The Morlocks (in the story, semi-humanoid creatures that dwell in the future) were depicted using actors in costumes wearing animatronic masks. For scenes in which they run on all fours faster than humanly possible, Industrial Light and Magic created CGI versions of the creatures.[4]

Many of the time traveling scenes were entirely computer generated, including a 33-second shot in the workshop where the time machine is located. The camera pulls out, traveling through a city and then into space and past the moon to reveal earth's lunar colonies. Plants and buildings are shown springing up and then being replaced by new growth in a constant cycle. In later shots, the effects team used an erosion algorithm to digitally simulate the Earth's landscape changing through the centuries.[4]

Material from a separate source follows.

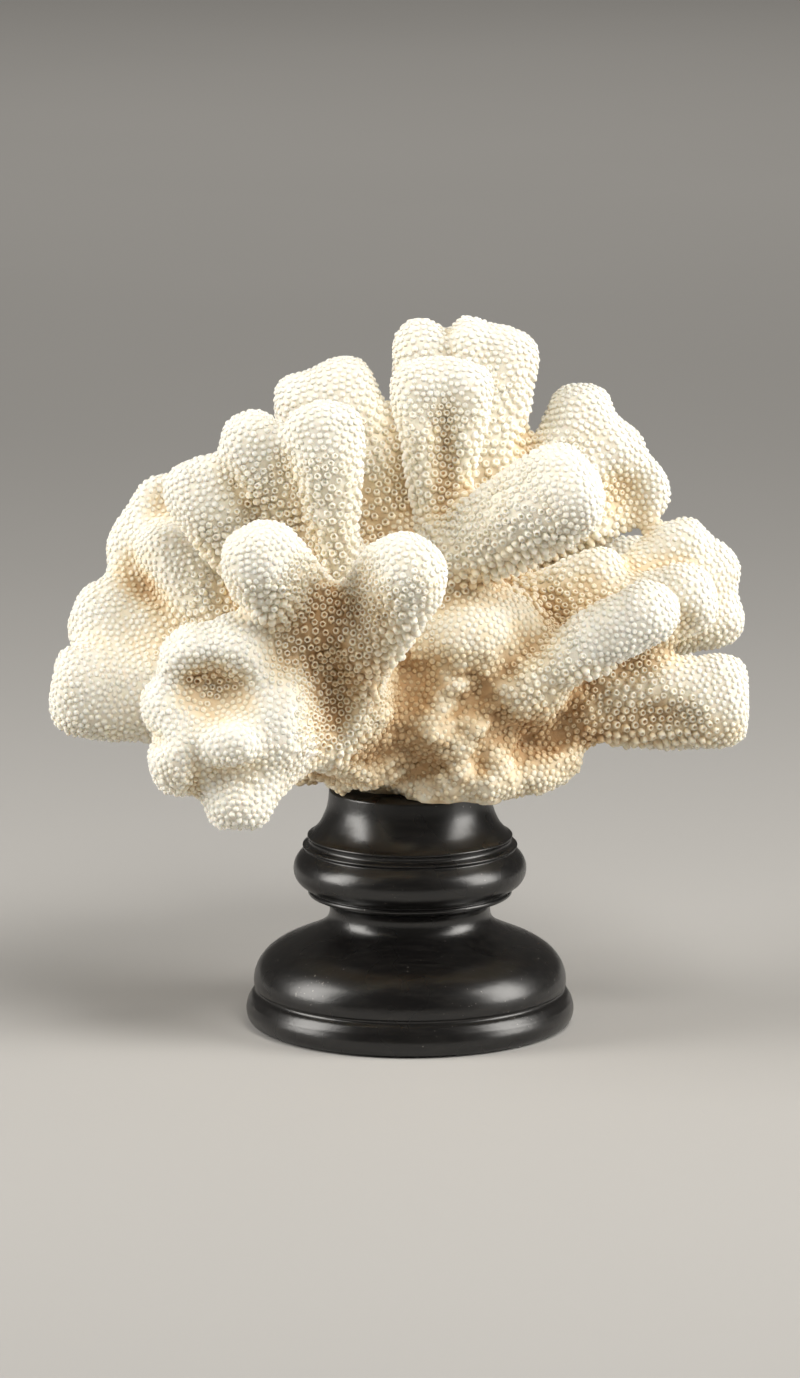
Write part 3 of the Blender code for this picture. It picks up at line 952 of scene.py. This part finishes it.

For some of the lighting effects used for the digital time bubble around the time machine, ILM developed an extended-range color format, which they named rgbe (red, green blue, and an exponent channel) (See Paul E. Debevec and Jitendra Malik, "Recovering High Dynamic Range Radiance Maps from Photographs, Siggraph Proceedings, 1997).[4]

Soundtrack

A full score was written by Klaus Badelt, with the recognizable theme being the track "I don't belong here", which was later used in the 2008 Discovery Channel Mini series "When We Left Earth".[citation needed]

Critical reception

The film received a 28% positive rating on Rotten Tomatoes, based on 144 critic reviews[5]. Many critics preferred the earlier film and the original novel, implying that the story lacked the heart of its previous conceptions. William Arnold of the Seattle Post-Intelligencer, who was somewhat positive about the film, writes that it lacks some of the simplicity and charm of the 1960 George Pál film by adding characters such as Jeremy Iron's "uber-morlock". However, he praised actor Guy Pearce's "more eccentric" time traveler and his transition from an awkward intellectual to a man of action.[6] Victoria Alexander of Filmsinreview.com wrote that "The Time Machine is a loopy love story with good special effects but a storyline that's logically incomprehensible," [7] noting some "plot holes" having to deal with Hartdegen and his machine's cause-and-effect relationship with the outcome of the future. Other critics claimed that the film had (or had the potential for) an interesting, valuable social commentary, and preferred the revised version of the story presented in the new film. In a slightly more negative light, Jay Carr of the Boston Globe writes: "The truth is that Wells wasn't that penetrating a writer when it came to probing character or the human heart. His speculations and gimmicks were what propelled his books. The film, given the chance to deepen its source, instead falls back on its gadgets". Another view is that the film makes the mistake of Americanizing Dr. Hartdegen. Contrary to Wells' novel, the beginning of the film takes place in the United States rather than Great Britain.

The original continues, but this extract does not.